(Rows from an object dataset)
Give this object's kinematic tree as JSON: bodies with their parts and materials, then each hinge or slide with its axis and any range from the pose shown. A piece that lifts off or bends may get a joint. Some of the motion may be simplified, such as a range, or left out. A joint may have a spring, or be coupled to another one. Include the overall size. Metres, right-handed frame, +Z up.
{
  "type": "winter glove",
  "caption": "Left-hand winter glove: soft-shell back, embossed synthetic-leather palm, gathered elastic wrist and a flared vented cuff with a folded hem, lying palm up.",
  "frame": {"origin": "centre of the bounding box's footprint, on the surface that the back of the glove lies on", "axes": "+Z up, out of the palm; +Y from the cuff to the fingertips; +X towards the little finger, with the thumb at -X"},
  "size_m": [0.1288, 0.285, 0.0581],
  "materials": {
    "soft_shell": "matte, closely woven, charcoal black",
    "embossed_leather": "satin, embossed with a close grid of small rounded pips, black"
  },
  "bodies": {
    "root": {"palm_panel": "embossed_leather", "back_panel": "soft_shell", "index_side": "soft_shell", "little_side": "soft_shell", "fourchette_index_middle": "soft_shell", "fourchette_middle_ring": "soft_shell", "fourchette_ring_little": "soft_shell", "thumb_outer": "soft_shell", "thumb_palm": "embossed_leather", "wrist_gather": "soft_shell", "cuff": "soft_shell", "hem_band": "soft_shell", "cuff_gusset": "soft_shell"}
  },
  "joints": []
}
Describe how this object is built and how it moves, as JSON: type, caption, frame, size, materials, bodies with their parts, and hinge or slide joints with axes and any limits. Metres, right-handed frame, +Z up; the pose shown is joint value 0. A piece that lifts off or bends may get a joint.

### Stated goal
Report the number of lines in the entries above that include the string "caption". Give nothing but the number.

### Task output
2